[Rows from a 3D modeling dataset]
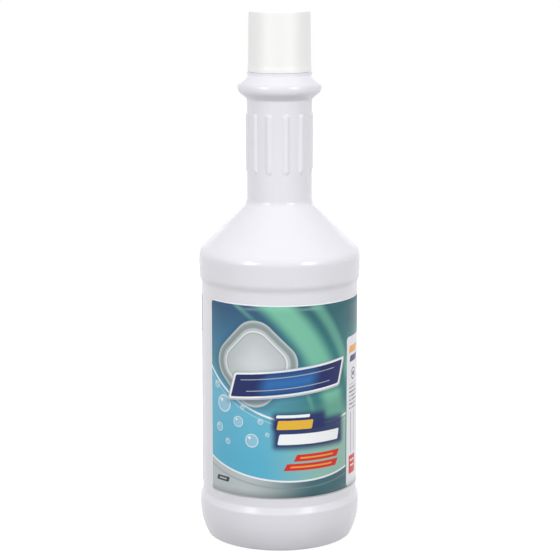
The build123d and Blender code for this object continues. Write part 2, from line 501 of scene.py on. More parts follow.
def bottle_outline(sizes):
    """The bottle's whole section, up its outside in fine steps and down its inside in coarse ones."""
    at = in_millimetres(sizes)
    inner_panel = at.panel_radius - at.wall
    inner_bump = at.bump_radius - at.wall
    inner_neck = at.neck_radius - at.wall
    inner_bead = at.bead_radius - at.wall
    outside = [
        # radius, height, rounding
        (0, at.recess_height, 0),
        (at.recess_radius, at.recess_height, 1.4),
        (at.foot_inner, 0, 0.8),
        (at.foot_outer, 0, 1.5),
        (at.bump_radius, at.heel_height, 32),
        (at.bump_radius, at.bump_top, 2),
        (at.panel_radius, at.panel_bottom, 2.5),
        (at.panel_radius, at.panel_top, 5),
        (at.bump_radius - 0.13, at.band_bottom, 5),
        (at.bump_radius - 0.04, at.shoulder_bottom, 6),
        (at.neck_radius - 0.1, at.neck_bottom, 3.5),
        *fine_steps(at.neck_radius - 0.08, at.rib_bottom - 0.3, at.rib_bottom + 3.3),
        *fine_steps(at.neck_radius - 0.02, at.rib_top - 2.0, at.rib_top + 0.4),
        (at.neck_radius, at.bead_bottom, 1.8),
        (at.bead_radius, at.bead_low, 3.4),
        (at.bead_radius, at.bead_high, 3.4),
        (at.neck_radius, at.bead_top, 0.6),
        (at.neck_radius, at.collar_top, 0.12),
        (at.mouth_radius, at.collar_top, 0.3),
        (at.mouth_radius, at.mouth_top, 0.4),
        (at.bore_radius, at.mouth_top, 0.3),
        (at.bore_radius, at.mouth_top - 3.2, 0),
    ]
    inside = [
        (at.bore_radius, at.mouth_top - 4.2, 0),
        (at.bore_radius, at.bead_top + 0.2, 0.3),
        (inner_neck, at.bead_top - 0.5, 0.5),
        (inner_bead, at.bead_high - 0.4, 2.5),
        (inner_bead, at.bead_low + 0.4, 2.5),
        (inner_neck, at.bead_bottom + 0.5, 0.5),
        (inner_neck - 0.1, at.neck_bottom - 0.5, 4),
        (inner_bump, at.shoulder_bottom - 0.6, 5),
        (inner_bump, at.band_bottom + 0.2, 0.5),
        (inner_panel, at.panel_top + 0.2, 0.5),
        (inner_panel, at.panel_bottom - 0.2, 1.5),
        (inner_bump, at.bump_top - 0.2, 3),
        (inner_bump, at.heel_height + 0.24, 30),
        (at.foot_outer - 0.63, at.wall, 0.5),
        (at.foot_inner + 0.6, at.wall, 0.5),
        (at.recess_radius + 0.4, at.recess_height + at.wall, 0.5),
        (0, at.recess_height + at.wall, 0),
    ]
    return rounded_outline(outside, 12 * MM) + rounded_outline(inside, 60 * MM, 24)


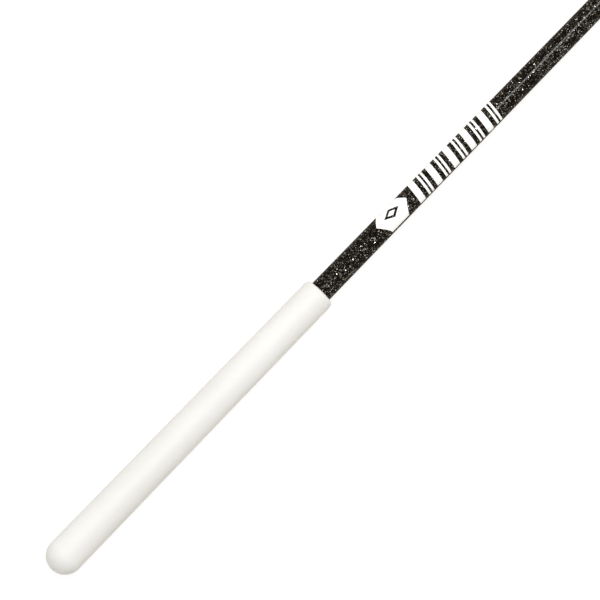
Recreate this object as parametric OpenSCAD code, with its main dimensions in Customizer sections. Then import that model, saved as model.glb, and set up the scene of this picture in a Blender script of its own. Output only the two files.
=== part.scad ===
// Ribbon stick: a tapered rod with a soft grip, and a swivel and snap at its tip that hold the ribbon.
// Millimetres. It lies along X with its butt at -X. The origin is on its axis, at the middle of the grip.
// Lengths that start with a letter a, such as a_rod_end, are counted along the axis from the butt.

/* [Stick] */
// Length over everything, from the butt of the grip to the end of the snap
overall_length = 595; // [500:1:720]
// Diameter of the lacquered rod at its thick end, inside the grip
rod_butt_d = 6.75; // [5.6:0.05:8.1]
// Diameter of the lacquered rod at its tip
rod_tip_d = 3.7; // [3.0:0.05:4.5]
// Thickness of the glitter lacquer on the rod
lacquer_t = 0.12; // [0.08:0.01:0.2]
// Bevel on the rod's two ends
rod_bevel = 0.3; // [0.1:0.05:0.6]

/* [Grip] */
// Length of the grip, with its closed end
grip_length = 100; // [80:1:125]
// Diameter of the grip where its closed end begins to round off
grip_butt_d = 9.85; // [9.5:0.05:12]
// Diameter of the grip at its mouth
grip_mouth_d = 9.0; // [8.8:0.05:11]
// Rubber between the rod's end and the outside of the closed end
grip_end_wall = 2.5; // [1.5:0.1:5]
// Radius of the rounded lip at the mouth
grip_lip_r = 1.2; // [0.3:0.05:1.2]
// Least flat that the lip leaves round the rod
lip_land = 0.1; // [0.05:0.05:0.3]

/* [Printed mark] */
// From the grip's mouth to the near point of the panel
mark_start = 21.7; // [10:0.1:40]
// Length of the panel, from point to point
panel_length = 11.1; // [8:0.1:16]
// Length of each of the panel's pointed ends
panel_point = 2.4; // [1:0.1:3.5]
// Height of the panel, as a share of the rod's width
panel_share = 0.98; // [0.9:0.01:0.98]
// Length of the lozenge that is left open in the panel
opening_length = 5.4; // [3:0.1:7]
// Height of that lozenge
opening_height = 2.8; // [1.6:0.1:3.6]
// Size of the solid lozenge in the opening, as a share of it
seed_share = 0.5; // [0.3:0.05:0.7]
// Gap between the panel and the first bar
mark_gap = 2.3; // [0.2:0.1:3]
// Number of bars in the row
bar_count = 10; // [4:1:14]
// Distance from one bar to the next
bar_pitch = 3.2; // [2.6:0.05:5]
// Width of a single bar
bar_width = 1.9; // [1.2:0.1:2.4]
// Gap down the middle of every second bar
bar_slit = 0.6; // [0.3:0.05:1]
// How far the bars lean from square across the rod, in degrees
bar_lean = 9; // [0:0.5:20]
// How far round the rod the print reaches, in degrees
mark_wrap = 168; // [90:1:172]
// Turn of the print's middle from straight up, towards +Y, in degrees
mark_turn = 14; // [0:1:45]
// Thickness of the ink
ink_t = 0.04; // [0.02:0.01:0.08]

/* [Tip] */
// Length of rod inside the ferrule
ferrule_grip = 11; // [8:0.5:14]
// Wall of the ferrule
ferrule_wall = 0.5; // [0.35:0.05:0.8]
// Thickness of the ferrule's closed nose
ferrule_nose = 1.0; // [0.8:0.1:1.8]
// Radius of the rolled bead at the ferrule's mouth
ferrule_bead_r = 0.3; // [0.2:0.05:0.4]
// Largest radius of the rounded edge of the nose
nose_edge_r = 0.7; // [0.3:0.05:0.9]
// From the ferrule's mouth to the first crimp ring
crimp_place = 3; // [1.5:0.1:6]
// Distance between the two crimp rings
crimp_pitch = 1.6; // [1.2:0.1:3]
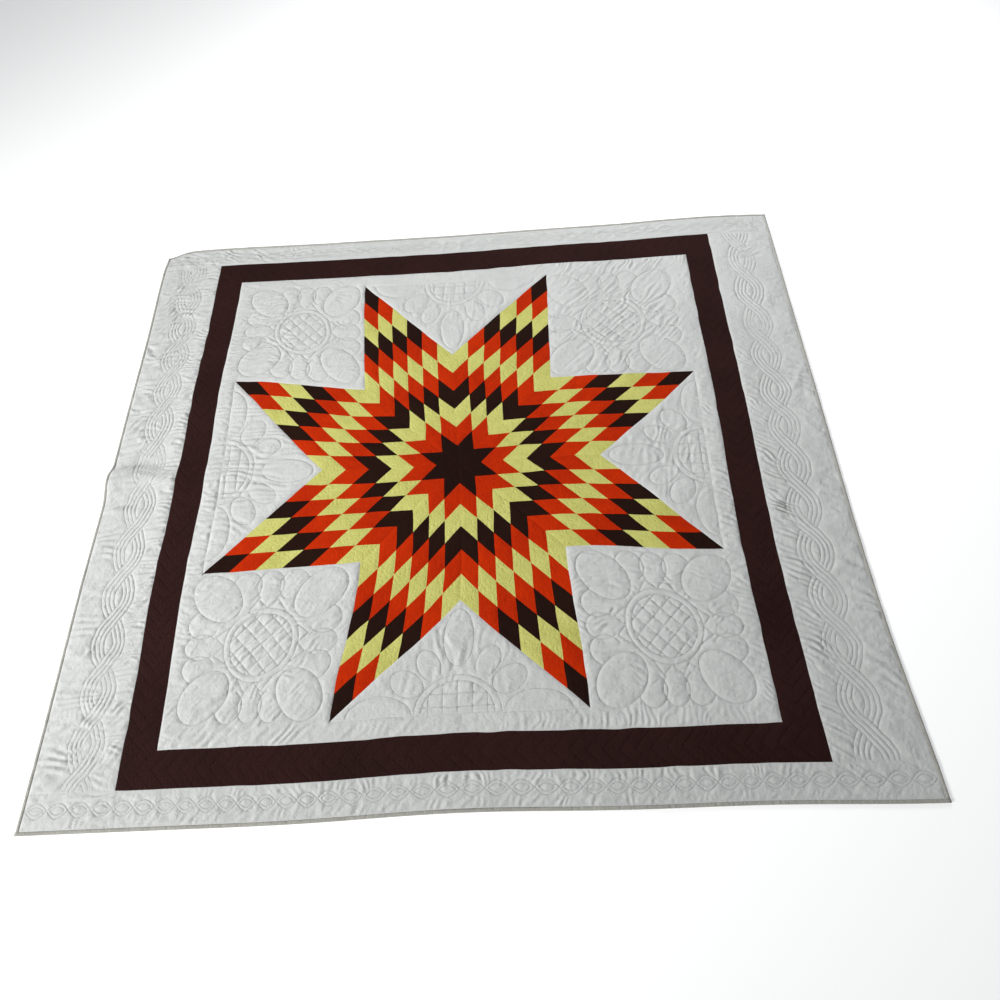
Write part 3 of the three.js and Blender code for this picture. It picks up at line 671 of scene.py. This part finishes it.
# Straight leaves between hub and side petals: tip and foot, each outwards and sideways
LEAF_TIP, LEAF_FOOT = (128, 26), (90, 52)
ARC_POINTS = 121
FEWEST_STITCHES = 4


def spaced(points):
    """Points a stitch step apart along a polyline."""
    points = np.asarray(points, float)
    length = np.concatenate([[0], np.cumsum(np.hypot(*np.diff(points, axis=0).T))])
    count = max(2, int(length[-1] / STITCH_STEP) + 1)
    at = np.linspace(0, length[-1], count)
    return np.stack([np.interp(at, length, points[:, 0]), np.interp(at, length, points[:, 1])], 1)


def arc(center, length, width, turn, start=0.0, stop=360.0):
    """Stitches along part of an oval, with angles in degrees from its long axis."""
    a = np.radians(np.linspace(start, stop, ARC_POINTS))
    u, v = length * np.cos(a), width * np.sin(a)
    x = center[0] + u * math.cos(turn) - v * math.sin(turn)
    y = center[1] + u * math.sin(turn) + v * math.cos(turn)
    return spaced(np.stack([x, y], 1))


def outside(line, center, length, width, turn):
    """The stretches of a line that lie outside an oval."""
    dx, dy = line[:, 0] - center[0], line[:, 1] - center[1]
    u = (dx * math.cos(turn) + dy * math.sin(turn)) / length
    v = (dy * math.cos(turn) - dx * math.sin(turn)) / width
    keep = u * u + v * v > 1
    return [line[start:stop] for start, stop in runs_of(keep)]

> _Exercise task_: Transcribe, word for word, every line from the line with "Recreate this object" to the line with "from the butt.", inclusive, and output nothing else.

> _Completed exercise_:
Recreate this object as parametric OpenSCAD code, with its main dimensions in Customizer sections. Then import that model, saved as model.glb, and set up the scene of this picture in a Blender script of its own. Output only the two files.
=== part.scad ===
// Ribbon stick: a tapered rod with a soft grip, and a swivel and snap at its tip that hold the ribbon.
// Millimetres. It lies along X with its butt at -X. The origin is on its axis, at the middle of the grip.
// Lengths that start with a letter a, such as a_rod_end, are counted along the axis from the butt.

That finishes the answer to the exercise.